Well, normally I would talk shit at this point... but you get some killer tones so, expand.
What does your chain look like?
Do you pull tone from the FX send or the speaker out with a power soak?
What DIs do you use?
Convolution amp sim. or plugin amp sim.
Do you sample your own cabs?
guitar -> amp -> fx send -> direct box (great river, or any di box) -> interface
if you're looking to get the power stage in the tone, as opposed to only the pre stage, then yeah use a power soak, but i never have
and obviously you need the head hooked to a cab somewhere so you dont blow the head
i usually either use either the built in direct box on the mackie 800r, or the great river. great river will add that "iron" to the tone, because of its transformer, but this is not essential to doing this method. i did this method with a firepod for a long time before i got decent gear.

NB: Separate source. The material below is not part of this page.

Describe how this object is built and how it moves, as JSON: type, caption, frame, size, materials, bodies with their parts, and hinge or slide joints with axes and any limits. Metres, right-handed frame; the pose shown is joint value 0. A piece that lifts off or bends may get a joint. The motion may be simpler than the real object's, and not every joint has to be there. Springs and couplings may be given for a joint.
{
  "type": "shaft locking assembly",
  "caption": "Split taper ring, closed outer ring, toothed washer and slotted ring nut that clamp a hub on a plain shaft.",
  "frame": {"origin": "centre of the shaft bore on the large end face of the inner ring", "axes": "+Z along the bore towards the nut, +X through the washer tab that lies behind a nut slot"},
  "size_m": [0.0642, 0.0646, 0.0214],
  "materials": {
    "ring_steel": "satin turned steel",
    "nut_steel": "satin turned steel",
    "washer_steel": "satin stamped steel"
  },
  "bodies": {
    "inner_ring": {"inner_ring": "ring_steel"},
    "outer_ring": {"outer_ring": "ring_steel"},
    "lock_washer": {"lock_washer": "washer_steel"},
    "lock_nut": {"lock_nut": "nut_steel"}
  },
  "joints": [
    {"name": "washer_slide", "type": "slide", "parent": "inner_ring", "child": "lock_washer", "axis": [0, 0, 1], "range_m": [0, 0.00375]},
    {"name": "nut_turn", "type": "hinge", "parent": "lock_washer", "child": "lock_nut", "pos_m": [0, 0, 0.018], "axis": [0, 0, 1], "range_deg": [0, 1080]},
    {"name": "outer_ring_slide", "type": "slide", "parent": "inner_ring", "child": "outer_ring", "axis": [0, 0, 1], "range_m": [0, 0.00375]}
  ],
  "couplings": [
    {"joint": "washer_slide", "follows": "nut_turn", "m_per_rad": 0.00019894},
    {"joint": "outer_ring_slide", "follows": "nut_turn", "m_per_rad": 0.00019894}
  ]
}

the plugin i use for the cab simulation is made by waves, its called waves gtr. you use the "2 cab mono" one, and you bypass the amp section. then you choose 2 seperate different cabs, and 2 different microphones (for mono amp channel). you get on axis and off axis choice placement, along with volume for each microphone serving as your "mix" persay. if you wanna get tricky, you can mess with the stereo versions of the 2 cab, by routing the mono input to a stereo track, and loading the stereo 2 cab plugin as an insert. you wont be able to record it this way, but you can always render later (with decent computer, you can monitor with low latency in nuendo). but this plugin puts a beating on your cpu when you get to 4 geetar tracks.
its really that simple, get your signal around -3 db into the interface, and then when you throw the cab sim on, you'll probably have to use the master out (turn down) to avoid clipping. bass is a bit touchy here, so make sure you really have it set how you want it on the amp, then go a tiny hair lower. seriously.
you'll get some fat tones (royer emulation is one of the mic choices), and the playing / sound with be very detailed and defined. and just like any real cab, you'll have to use a high and low pass filter during mix.
another trick is to do the same thing, but using a pod, and turning the cab sim off on the pod, and using the waves cab sim instead.
i dont mic guitar amps because a long time ago i tried on like, 15 different bands and had all bad tones. the day i started doing direct, things started sounding right to my ears. even though i have lots of label work, i dont really consider my self anything special. i just have my own methods that work well. maybe thats all that matters but, if i were to go into a big studio, im sure i'd be screwed when it came time to do guitars. haha. but then again, i dont have a lot of pre's to mess with.